Struggling to hit through de Minaur, who was making him consistently work for rallies that lasted more than 15 shots, Medvedev began to commit a few loose errors when serving for the set at 5-3 and leading 5-1 in the tiebreak. The World No. 3 had a total of three set points, mistiming a return at 6-4, hitting a double fault at 6-5 and missing a backhand pass on the third at 7-6. De Minaur, to his credit, converted his first set point opportunity when a Medvedev backhand sailed long.

“With Alex, I feel like the key is to sometimes kind of surprise him, because, otherwise, he’s always on the ball — kind of like me, to be honest — and so you have to surprise him,” Medvedev said in his post-match press conference. “You have to suddenly make a strong shot, suddenly put the ball where he doesn’t expect it. But with these balls, it doesn’t matter. Even if he doesn’t expect it, the ball goes so slow that he has time to stop, run, stop, run, and then still be on the ball.”

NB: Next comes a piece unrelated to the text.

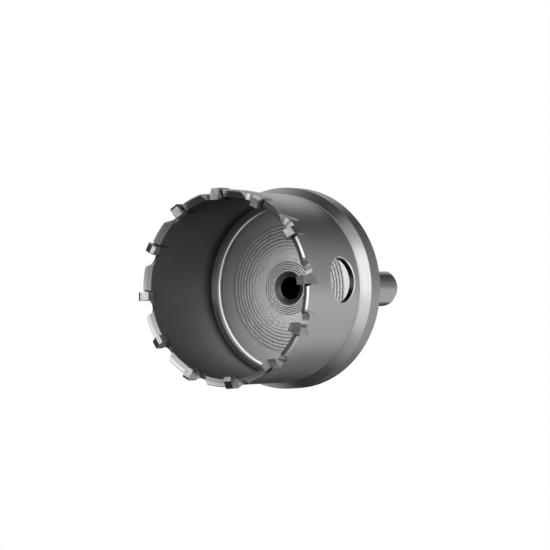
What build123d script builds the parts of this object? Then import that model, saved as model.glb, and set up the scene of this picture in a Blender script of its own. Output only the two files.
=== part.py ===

Follow the Live Quarter-Final Results from Toronto

The second set followed a similar pattern, with Medvedev gaining the upper hand early in the rallies and de Minaur rallying from a break down twice. Waiting for de Minaur to make errors that wouldn’t come, Medvedev struggled to find his rhythm in his service games, making 53 per cent (46/87) of his first serves and winning just 53 per cent (46/87) of the points behind his first delivery. The former champion hit his seventh double fault on match point to hand the victory on a silver platter to the Australian after two hours and three minutes.

While Medvedev thought that the playing conditions this week in Toronto made the balls move slower through the court, de Minaur, who played in hotter and more humid conditions in Los Cabos last week, thinks the balls have been flying off his racquet and the court is actually moving faster. “I’ve been able to, ultimately stay in the tournament long enough that I’ve been able to feel a lot better, and for me, today was by far my best match,” said the Australian, who has also scored wins over No. 11 seed Cameron Norrie and Canadian wild card Gabriel Diallo this week. “I felt really confident with the ball on the strings and being able to be aggressive.”

For de Minaur, who is projected to reach a career-high ranking of No. 14 in the world on Monday, his fourth Top-5 win is an indication that he has been trending in a positive direction. “It’s no secret that I haven’t really been content where I am, and I’m always trying to find my way to push more,” de Minaur said. “I’ve always felt that I’ve got the level to break into that Top 10. But it probably wasn’t until end of last year where I was able to get my first win against a top 5, which was Daniil in Paris, that I really was able to have that breakthrough moment of really believing in myself.” From that moment onwards, “I’ve had a great year. I’ve wanted to do well in these tournaments, and it’s a great feeling to be in the semifinals here.”

Read also: Monfils Recapturing His Canadian Magic

In his maiden ATP Masters 1000 semifinal, de Minaur will face Spain’s Alejandro Davidovich Fokina, who followed up his victories over No. 13 seed Alexander Zverev and No. 4 seed Casper Ruud with a dominant straight-sets victory over American Mackenzie McDonald earlier in the day. Davidovich Fokina and de Minaur grew up playing each other on the junior circuit, and the Spaniard has come out on top in three of their four meetings on the professional tour (including ITF events).

“It’s a huge opportunity, but I think we’ve both shown that we kind of deserve to be here by the opponents we’ve beaten,” de Minaur said. “So it shows that we’re both playing some great tennis. We’re both playing some confident tennis. [I’ll] get ready for his firepower. He’s got great hands as well. So it should be a great match.”